• **TASK BRIEF**:
Reproduce the data in its entirety, exactly as supplied.
= = = =
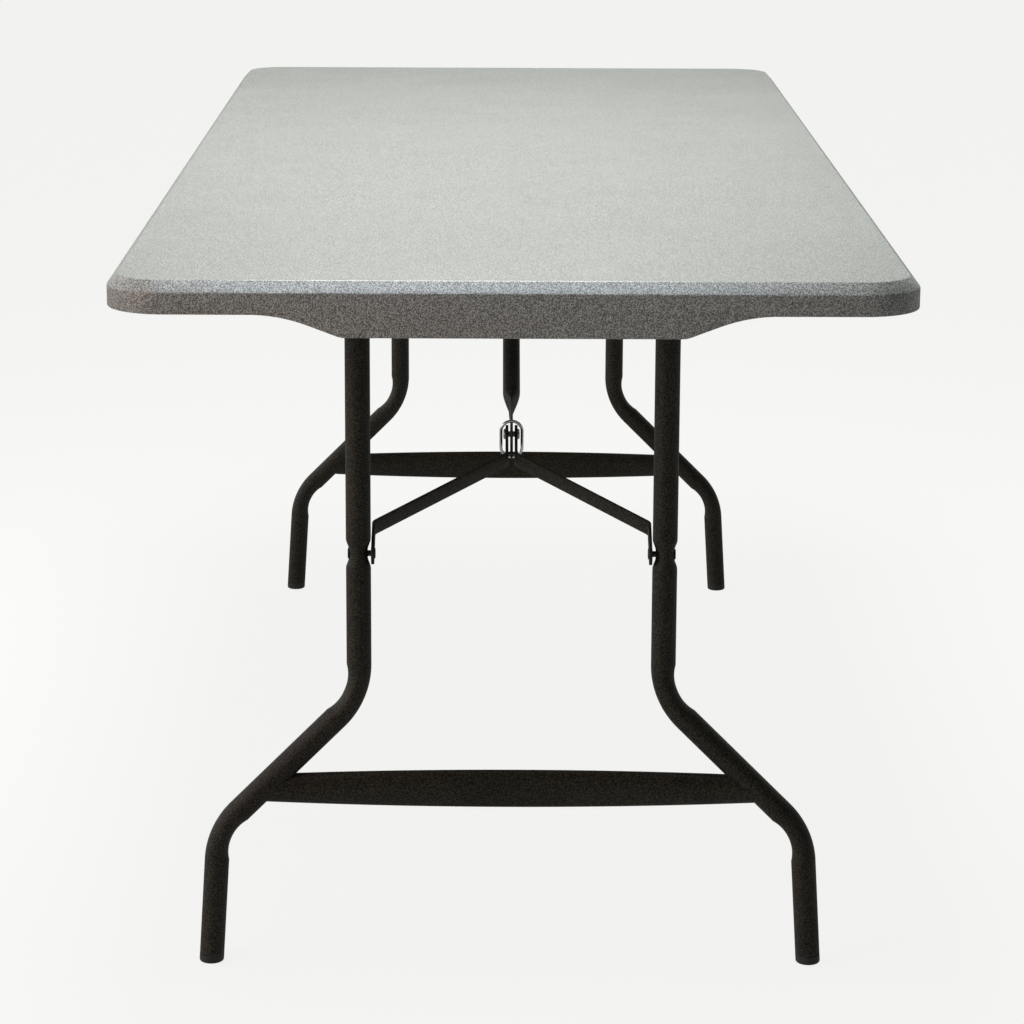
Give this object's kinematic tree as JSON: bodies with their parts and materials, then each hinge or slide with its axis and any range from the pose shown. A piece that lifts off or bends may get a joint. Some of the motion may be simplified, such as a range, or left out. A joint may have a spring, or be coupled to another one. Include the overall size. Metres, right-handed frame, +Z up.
{
  "type": "folding table",
  "caption": "Rectangular folding table with a blow-moulded plastic top, wishbone tube legs, V braces and sliding lock rings.",
  "frame": {"origin": "on the floor under the middle of the top", "axes": "+Z up, +Y along the length towards the rear end, +X across the width to the right"},
  "size_m": [0.762, 1.829, 0.737],
  "materials": {
    "top_plastic": "fine moulded grain, matt",
    "frame_powder_coat": "fine-textured dark bronze powder coat",
    "rail_steel": "dark powder coat",
    "bracket_steel": "dark powder coat",
    "zinc_fastener": "zinc plated",
    "dark_rivet": "powder coated with the frame",
    "ring_chrome": "bright chrome",
    "clip_plastic": "moulded, satin",
    "foot_plastic": "moulded, satin"
  },
  "bodies": {
    "tabletop": {"blow_molded_top": "top_plastic", "left_side_rail": "rail_steel", "right_side_rail": "rail_steel", "rail_screws": "zinc_fastener", "pivot_bracket_screws": "zinc_fastener", "brace_bracket_screws": "zinc_fastener", "leg_clip_screws": "zinc_fastener", "front_left_pivot_bracket": "bracket_steel", "front_left_leg_clip": "clip_plastic", "front_right_pivot_bracket": "bracket_steel", "front_right_leg_clip": "clip_plastic", "rear_left_pivot_bracket": "bracket_steel", "rear_left_leg_clip": "clip_plastic", "rear_right_pivot_bracket": "bracket_steel", "rear_right_leg_clip": "clip_plastic", "front_brace_bracket": "bracket_steel", "front_brace_pin": "zinc_fastener", "rear_brace_bracket": "bracket_steel", "rear_brace_pin": "zinc_fastener"},
    "front_leg_frame": {"front_left_leg": "frame_powder_coat", "front_left_foot_cap": "foot_plastic", "front_left_cross_tube_plug": "foot_plastic", "front_right_leg": "frame_powder_coat", "front_right_foot_cap": "foot_plastic", "front_right_cross_tube_plug": "foot_plastic", "front_cross_tube": "frame_powder_coat", "front_stretcher": "frame_powder_coat", "front_leg_rivets": "dark_rivet"},
    "front_brace_link": {"front_brace_tube": "frame_powder_coat"},
    "front_v_brace": {"front_left_brace_strip": "frame_powder_coat", "front_right_brace_strip": "frame_powder_coat", "front_strip_rivets": "dark_rivet", "front_apex_rivet": "zinc_fastener"},
    "front_ring": {"front_lock_ring": "ring_chrome"},
    "rear_leg_frame": {"rear_left_leg": "frame_powder_coat", "rear_left_foot_cap": "foot_plastic", "rear_left_cross_tube_plug": "foot_plastic", "rear_right_leg": "frame_powder_coat", "rear_right_foot_cap": "foot_plastic", "rear_right_cross_tube_plug": "foot_plastic", "rear_cross_tube": "frame_powder_coat", "rear_stretcher": "frame_powder_coat", "rear_leg_rivets": "dark_rivet"},
    "rear_brace_link": {"rear_brace_tube": "frame_powder_coat"},
    "rear_v_brace": {"rear_left_brace_strip": "frame_powder_coat", "rear_right_brace_strip": "frame_powder_coat", "rear_strip_rivets": "dark_rivet", "rear_apex_rivet": "zinc_fastener"},
    "rear_ring": {"rear_lock_ring": "ring_chrome"}
  },
  "joints": [
    {"name": "front_leg_fold", "type": "hinge", "parent": "tabletop", "child": "front_leg_frame", "pos_m": [0, -0.71832, 0.698], "axis": [1, 0, 0], "range_deg": [0, 91]},
    {"name": "front_brace_swing", "type": "hinge", "parent": "tabletop", "child": "front_brace_link", "pos_m": [0, -0.2764, 0.698], "axis": [-1, 0, 0], "range_deg": [0, 31.01]},
    {"name": "front_brace_fold", "type": "hinge", "parent": "front_brace_link", "child": "front_v_brace", "pos_m": [0, -0.57426, 0.51928], "axis": [1, 0, 0], "range_deg": [0, 180.05]},
    {"name": "front_ring_slide", "type": "slide", "parent": "front_brace_link", "child": "front_ring", "axis": [0, 0.8575, 0.5145], "range_m": [0, 0.1205]},
    {"name": "rear_leg_fold", "type": "hinge", "parent": "tabletop", "child": "rear_leg_frame", "pos_m": [0, 0.71832, 0.698], "axis": [-1, 0, 0], "range_deg": [0, 91]},
    {"name": "rear_brace_swing", "type": "hinge", "parent": "tabletop", "child": "rear_brace_link", "pos_m": [0, 0.2764, 0.698], "axis": [1, 0, 0], "range_deg": [0, 31.01]},
    {"name": "rear_brace_fold", "type": "hinge", "parent": "rear_brace_link", "child": "rear_v_brace", "pos_m": [0, 0.57426, 0.51928], "axis": [-1, 0, 0], "range_deg": [0, 180.05]},
    {"name": "rear_ring_slide", "type": "slide", "parent": "rear_brace_link", "child": "rear_ring", "axis": [0, -0.8575, 0.5145], "range_m": [0, 0.1205]}
  ],
  "couplings": [
    {"joint": "front_brace_swing", "follows": "front_leg_fold", "ratio": 0.34026},
    {"joint": "front_brace_fold", "follows": "front_leg_fold", "ratio": 1.978},
    {"joint": "front_ring_slide", "follows": "front_leg_fold", "m_per_rad": 0.075555},
    {"joint": "rear_brace_swing", "follows": "rear_leg_fold", "ratio": 0.34026},
    {"joint": "rear_brace_fold", "follows": "rear_leg_fold", "ratio": 1.978},
    {"joint": "rear_ring_slide", "follows": "rear_leg_fold", "m_per_rad": 0.075555}
  ]
}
= = = =
• **RESULT OF THIS TASK**:
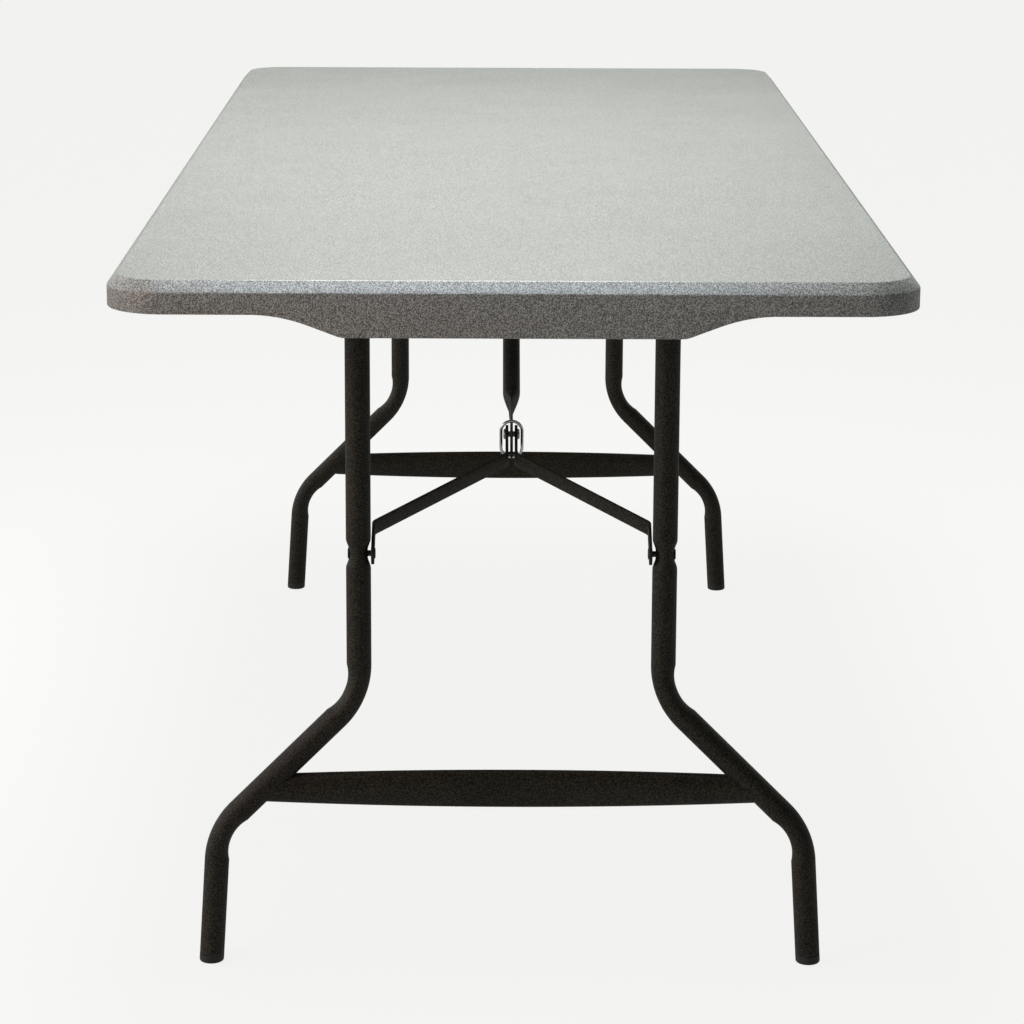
Give this object's kinematic tree as JSON: bodies with their parts and materials, then each hinge or slide with its axis and any range from the pose shown. A piece that lifts off or bends may get a joint. Some of the motion may be simplified, such as a range, or left out. A joint may have a spring, or be coupled to another one. Include the overall size. Metres, right-handed frame, +Z up.
{
  "type": "folding table",
  "caption": "Rectangular folding table with a blow-moulded plastic top, wishbone tube legs, V braces and sliding lock rings.",
  "frame": {"origin": "on the floor under the middle of the top", "axes": "+Z up, +Y along the length towards the rear end, +X across the width to the right"},
  "size_m": [0.762, 1.829, 0.737],
  "materials": {
    "top_plastic": "fine moulded grain, matt",
    "frame_powder_coat": "fine-textured dark bronze powder coat",
    "rail_steel": "dark powder coat",
    "bracket_steel": "dark powder coat",
    "zinc_fastener": "zinc plated",
    "dark_rivet": "powder coated with the frame",
    "ring_chrome": "bright chrome",
    "clip_plastic": "moulded, satin",
    "foot_plastic": "moulded, satin"
  },
  "bodies": {
    "tabletop": {"blow_molded_top": "top_plastic", "left_side_rail": "rail_steel", "right_side_rail": "rail_steel", "rail_screws": "zinc_fastener", "pivot_bracket_screws": "zinc_fastener", "brace_bracket_screws": "zinc_fastener", "leg_clip_screws": "zinc_fastener", "front_left_pivot_bracket": "bracket_steel", "front_left_leg_clip": "clip_plastic", "front_right_pivot_bracket": "bracket_steel", "front_right_leg_clip": "clip_plastic", "rear_left_pivot_bracket": "bracket_steel", "rear_left_leg_clip": "clip_plastic", "rear_right_pivot_bracket": "bracket_steel", "rear_right_leg_clip": "clip_plastic", "front_brace_bracket": "bracket_steel", "front_brace_pin": "zinc_fastener", "rear_brace_bracket": "bracket_steel", "rear_brace_pin": "zinc_fastener"},
    "front_leg_frame": {"front_left_leg": "frame_powder_coat", "front_left_foot_cap": "foot_plastic", "front_left_cross_tube_plug": "foot_plastic", "front_right_leg": "frame_powder_coat", "front_right_foot_cap": "foot_plastic", "front_right_cross_tube_plug": "foot_plastic", "front_cross_tube": "frame_powder_coat", "front_stretcher": "frame_powder_coat", "front_leg_rivets": "dark_rivet"},
    "front_brace_link": {"front_brace_tube": "frame_powder_coat"},
    "front_v_brace": {"front_left_brace_strip": "frame_powder_coat", "front_right_brace_strip": "frame_powder_coat", "front_strip_rivets": "dark_rivet", "front_apex_rivet": "zinc_fastener"},
    "front_ring": {"front_lock_ring": "ring_chrome"},
    "rear_leg_frame": {"rear_left_leg": "frame_powder_coat", "rear_left_foot_cap": "foot_plastic", "rear_left_cross_tube_plug": "foot_plastic", "rear_right_leg": "frame_powder_coat", "rear_right_foot_cap": "foot_plastic", "rear_right_cross_tube_plug": "foot_plastic", "rear_cross_tube": "frame_powder_coat", "rear_stretcher": "frame_powder_coat", "rear_leg_rivets": "dark_rivet"},
    "rear_brace_link": {"rear_brace_tube": "frame_powder_coat"},
    "rear_v_brace": {"rear_left_brace_strip": "frame_powder_coat", "rear_right_brace_strip": "frame_powder_coat", "rear_strip_rivets": "dark_rivet", "rear_apex_rivet": "zinc_fastener"},
    "rear_ring": {"rear_lock_ring": "ring_chrome"}
  },
  "joints": [
    {"name": "front_leg_fold", "type": "hinge", "parent": "tabletop", "child": "front_leg_frame", "pos_m": [0, -0.71832, 0.698], "axis": [1, 0, 0], "range_deg": [0, 91]},
    {"name": "front_brace_swing", "type": "hinge", "parent": "tabletop", "child": "front_brace_link", "pos_m": [0, -0.2764, 0.698], "axis": [-1, 0, 0], "range_deg": [0, 31.01]},
    {"name": "front_brace_fold", "type": "hinge", "parent": "front_brace_link", "child": "front_v_brace", "pos_m": [0, -0.57426, 0.51928], "axis": [1, 0, 0], "range_deg": [0, 180.05]},
    {"name": "front_ring_slide", "type": "slide", "parent": "front_brace_link", "child": "front_ring", "axis": [0, 0.8575, 0.5145], "range_m": [0, 0.1205]},
    {"name": "rear_leg_fold", "type": "hinge", "parent": "tabletop", "child": "rear_leg_frame", "pos_m": [0, 0.71832, 0.698], "axis": [-1, 0, 0], "range_deg": [0, 91]},
    {"name": "rear_brace_swing", "type": "hinge", "parent": "tabletop", "child": "rear_brace_link", "pos_m": [0, 0.2764, 0.698], "axis": [1, 0, 0], "range_deg": [0, 31.01]},
    {"name": "rear_brace_fold", "type": "hinge", "parent": "rear_brace_link", "child": "rear_v_brace", "pos_m": [0, 0.57426, 0.51928], "axis": [-1, 0, 0], "range_deg": [0, 180.05]},
    {"name": "rear_ring_slide", "type": "slide", "parent": "rear_brace_link", "child": "rear_ring", "axis": [0, -0.8575, 0.5145], "range_m": [0, 0.1205]}
  ],
  "couplings": [
    {"joint": "front_brace_swing", "follows": "front_leg_fold", "ratio": 0.34026},
    {"joint": "front_brace_fold", "follows": "front_leg_fold", "ratio": 1.978},
    {"joint": "front_ring_slide", "follows": "front_leg_fold", "m_per_rad": 0.075555},
    {"joint": "rear_brace_swing", "follows": "rear_leg_fold", "ratio": 0.34026},
    {"joint": "rear_brace_fold", "follows": "rear_leg_fold", "ratio": 1.978},
    {"joint": "rear_ring_slide", "follows": "rear_leg_fold", "m_per_rad": 0.075555}
  ]
}